▶ _What this task involves_
The data below needs to be returned exactly, line for line.
************
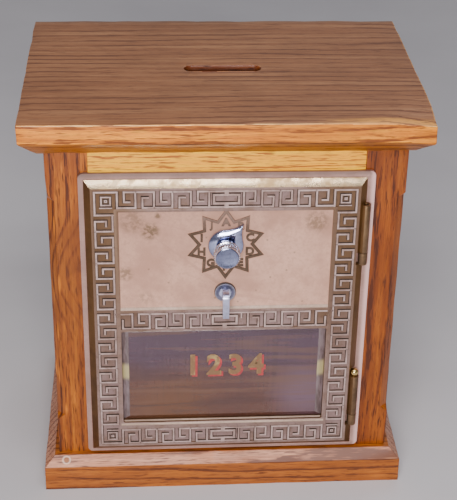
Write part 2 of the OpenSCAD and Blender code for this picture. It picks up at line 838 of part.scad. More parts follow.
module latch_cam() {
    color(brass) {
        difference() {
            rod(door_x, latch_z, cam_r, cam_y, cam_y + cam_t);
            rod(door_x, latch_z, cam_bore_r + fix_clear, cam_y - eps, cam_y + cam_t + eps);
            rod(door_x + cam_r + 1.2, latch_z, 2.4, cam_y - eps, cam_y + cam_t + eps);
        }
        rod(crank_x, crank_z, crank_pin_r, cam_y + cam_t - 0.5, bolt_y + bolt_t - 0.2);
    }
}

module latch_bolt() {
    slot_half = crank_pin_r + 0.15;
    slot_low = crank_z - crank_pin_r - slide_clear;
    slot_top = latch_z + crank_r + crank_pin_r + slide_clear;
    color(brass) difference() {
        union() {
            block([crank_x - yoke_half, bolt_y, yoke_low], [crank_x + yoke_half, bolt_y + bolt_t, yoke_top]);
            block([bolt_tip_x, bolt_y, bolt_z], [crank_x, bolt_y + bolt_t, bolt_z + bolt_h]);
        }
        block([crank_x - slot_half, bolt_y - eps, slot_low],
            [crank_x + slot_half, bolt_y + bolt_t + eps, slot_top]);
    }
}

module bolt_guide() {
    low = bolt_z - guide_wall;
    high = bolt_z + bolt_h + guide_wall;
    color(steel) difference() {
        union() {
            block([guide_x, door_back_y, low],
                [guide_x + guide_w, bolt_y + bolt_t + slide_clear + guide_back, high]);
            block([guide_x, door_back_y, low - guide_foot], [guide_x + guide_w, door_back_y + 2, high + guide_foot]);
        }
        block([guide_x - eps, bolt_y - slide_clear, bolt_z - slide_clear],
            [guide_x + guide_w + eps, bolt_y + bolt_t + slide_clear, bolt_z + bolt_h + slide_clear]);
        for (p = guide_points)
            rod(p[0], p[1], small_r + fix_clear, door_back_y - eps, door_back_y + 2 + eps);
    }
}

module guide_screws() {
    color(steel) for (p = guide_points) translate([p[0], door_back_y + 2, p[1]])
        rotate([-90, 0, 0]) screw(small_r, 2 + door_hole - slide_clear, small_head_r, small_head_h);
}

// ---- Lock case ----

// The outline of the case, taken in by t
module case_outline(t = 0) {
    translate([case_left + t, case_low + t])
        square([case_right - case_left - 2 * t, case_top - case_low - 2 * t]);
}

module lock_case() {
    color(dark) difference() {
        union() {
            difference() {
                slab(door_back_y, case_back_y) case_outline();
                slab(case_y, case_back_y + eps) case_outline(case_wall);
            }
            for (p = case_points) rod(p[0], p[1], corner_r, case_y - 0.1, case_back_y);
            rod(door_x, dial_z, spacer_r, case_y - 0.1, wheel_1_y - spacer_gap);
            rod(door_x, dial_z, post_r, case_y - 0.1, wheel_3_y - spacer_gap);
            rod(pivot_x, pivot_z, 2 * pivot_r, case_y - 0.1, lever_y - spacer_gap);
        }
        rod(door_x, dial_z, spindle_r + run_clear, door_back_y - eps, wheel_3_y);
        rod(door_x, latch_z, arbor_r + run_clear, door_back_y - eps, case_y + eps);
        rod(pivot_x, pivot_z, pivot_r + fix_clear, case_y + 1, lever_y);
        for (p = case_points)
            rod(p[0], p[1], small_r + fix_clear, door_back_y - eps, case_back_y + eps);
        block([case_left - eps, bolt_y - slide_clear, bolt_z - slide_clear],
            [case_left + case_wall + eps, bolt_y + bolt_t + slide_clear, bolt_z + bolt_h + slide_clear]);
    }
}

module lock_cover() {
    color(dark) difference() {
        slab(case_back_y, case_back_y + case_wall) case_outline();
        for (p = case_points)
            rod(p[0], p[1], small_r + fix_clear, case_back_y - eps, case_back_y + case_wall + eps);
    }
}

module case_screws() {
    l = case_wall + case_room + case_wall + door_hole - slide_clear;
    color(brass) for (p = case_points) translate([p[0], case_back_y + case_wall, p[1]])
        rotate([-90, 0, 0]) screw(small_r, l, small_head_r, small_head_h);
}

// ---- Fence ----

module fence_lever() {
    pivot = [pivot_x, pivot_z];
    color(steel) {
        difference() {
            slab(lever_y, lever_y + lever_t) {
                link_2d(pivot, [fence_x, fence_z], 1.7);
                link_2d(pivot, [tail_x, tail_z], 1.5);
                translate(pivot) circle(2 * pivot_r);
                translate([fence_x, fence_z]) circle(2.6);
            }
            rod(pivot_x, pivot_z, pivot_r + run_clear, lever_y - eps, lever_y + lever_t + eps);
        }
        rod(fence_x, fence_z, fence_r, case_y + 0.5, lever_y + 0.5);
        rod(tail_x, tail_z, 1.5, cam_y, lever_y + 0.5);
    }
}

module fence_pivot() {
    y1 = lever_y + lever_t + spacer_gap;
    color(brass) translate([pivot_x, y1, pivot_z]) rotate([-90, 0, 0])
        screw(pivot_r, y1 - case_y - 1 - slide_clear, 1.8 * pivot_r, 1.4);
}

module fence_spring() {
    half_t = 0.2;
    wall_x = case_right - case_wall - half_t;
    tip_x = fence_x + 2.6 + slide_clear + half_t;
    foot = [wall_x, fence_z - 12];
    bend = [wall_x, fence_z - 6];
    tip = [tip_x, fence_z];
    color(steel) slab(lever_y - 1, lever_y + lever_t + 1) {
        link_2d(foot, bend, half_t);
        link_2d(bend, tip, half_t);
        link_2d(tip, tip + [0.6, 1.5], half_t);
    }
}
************
▶ _Result for this exercise_
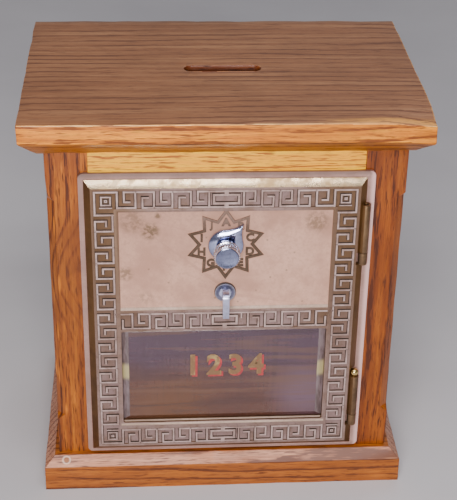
Write part 2 of the OpenSCAD and Blender code for this picture. It picks up at line 838 of part.scad. More parts follow.
module latch_cam() {
    color(brass) {
        difference() {
            rod(door_x, latch_z, cam_r, cam_y, cam_y + cam_t);
            rod(door_x, latch_z, cam_bore_r + fix_clear, cam_y - eps, cam_y + cam_t + eps);
            rod(door_x + cam_r + 1.2, latch_z, 2.4, cam_y - eps, cam_y + cam_t + eps);
        }
        rod(crank_x, crank_z, crank_pin_r, cam_y + cam_t - 0.5, bolt_y + bolt_t - 0.2);
    }
}

module latch_bolt() {
    slot_half = crank_pin_r + 0.15;
    slot_low = crank_z - crank_pin_r - slide_clear;
    slot_top = latch_z + crank_r + crank_pin_r + slide_clear;
    color(brass) difference() {
        union() {
            block([crank_x - yoke_half, bolt_y, yoke_low], [crank_x + yoke_half, bolt_y + bolt_t, yoke_top]);
            block([bolt_tip_x, bolt_y, bolt_z], [crank_x, bolt_y + bolt_t, bolt_z + bolt_h]);
        }
        block([crank_x - slot_half, bolt_y - eps, slot_low],
            [crank_x + slot_half, bolt_y + bolt_t + eps, slot_top]);
    }
}

module bolt_guide() {
    low = bolt_z - guide_wall;
    high = bolt_z + bolt_h + guide_wall;
    color(steel) difference() {
        union() {
            block([guide_x, door_back_y, low],
                [guide_x + guide_w, bolt_y + bolt_t + slide_clear + guide_back, high]);
            block([guide_x, door_back_y, low - guide_foot], [guide_x + guide_w, door_back_y + 2, high + guide_foot]);
        }
        block([guide_x - eps, bolt_y - slide_clear, bolt_z - slide_clear],
            [guide_x + guide_w + eps, bolt_y + bolt_t + slide_clear, bolt_z + bolt_h + slide_clear]);
        for (p = guide_points)
            rod(p[0], p[1], small_r + fix_clear, door_back_y - eps, door_back_y + 2 + eps);
    }
}

module guide_screws() {
    color(steel) for (p = guide_points) translate([p[0], door_back_y + 2, p[1]])
        rotate([-90, 0, 0]) screw(small_r, 2 + door_hole - slide_clear, small_head_r, small_head_h);
}

// ---- Lock case ----

// The outline of the case, taken in by t
module case_outline(t = 0) {
    translate([case_left + t, case_low + t])
        square([case_right - case_left - 2 * t, case_top - case_low - 2 * t]);
}

module lock_case() {
    color(dark) difference() {
        union() {
            difference() {
                slab(door_back_y, case_back_y) case_outline();
                slab(case_y, case_back_y + eps) case_outline(case_wall);
            }
            for (p = case_points) rod(p[0], p[1], corner_r, case_y - 0.1, case_back_y);
            rod(door_x, dial_z, spacer_r, case_y - 0.1, wheel_1_y - spacer_gap);
            rod(door_x, dial_z, post_r, case_y - 0.1, wheel_3_y - spacer_gap);
            rod(pivot_x, pivot_z, 2 * pivot_r, case_y - 0.1, lever_y - spacer_gap);
        }
        rod(door_x, dial_z, spindle_r + run_clear, door_back_y - eps, wheel_3_y);
        rod(door_x, latch_z, arbor_r + run_clear, door_back_y - eps, case_y + eps);
        rod(pivot_x, pivot_z, pivot_r + fix_clear, case_y + 1, lever_y);
        for (p = case_points)
            rod(p[0], p[1], small_r + fix_clear, door_back_y - eps, case_back_y + eps);
        block([case_left - eps, bolt_y - slide_clear, bolt_z - slide_clear],
            [case_left + case_wall + eps, bolt_y + bolt_t + slide_clear, bolt_z + bolt_h + slide_clear]);
    }
}

module lock_cover() {
    color(dark) difference() {
        slab(case_back_y, case_back_y + case_wall) case_outline();
        for (p = case_points)
            rod(p[0], p[1], small_r + fix_clear, case_back_y - eps, case_back_y + case_wall + eps);
    }
}

module case_screws() {
    l = case_wall + case_room + case_wall + door_hole - slide_clear;
    color(brass) for (p = case_points) translate([p[0], case_back_y + case_wall, p[1]])
        rotate([-90, 0, 0]) screw(small_r, l, small_head_r, small_head_h);
}

// ---- Fence ----

module fence_lever() {
    pivot = [pivot_x, pivot_z];
    color(steel) {
        difference() {
            slab(lever_y, lever_y + lever_t) {
                link_2d(pivot, [fence_x, fence_z], 1.7);
                link_2d(pivot, [tail_x, tail_z], 1.5);
                translate(pivot) circle(2 * pivot_r);
                translate([fence_x, fence_z]) circle(2.6);
            }
            rod(pivot_x, pivot_z, pivot_r + run_clear, lever_y - eps, lever_y + lever_t + eps);
        }
        rod(fence_x, fence_z, fence_r, case_y + 0.5, lever_y + 0.5);
        rod(tail_x, tail_z, 1.5, cam_y, lever_y + 0.5);
    }
}

module fence_pivot() {
    y1 = lever_y + lever_t + spacer_gap;
    color(brass) translate([pivot_x, y1, pivot_z]) rotate([-90, 0, 0])
        screw(pivot_r, y1 - case_y - 1 - slide_clear, 1.8 * pivot_r, 1.4);
}

module fence_spring() {
    half_t = 0.2;
    wall_x = case_right - case_wall - half_t;
    tip_x = fence_x + 2.6 + slide_clear + half_t;
    foot = [wall_x, fence_z - 12];
    bend = [wall_x, fence_z - 6];
    tip = [tip_x, fence_z];
    color(steel) slab(lever_y - 1, lever_y + lever_t + 1) {
        link_2d(foot, bend, half_t);
        link_2d(bend, tip, half_t);
        link_2d(tip, tip + [0.6, 1.5], half_t);
    }
}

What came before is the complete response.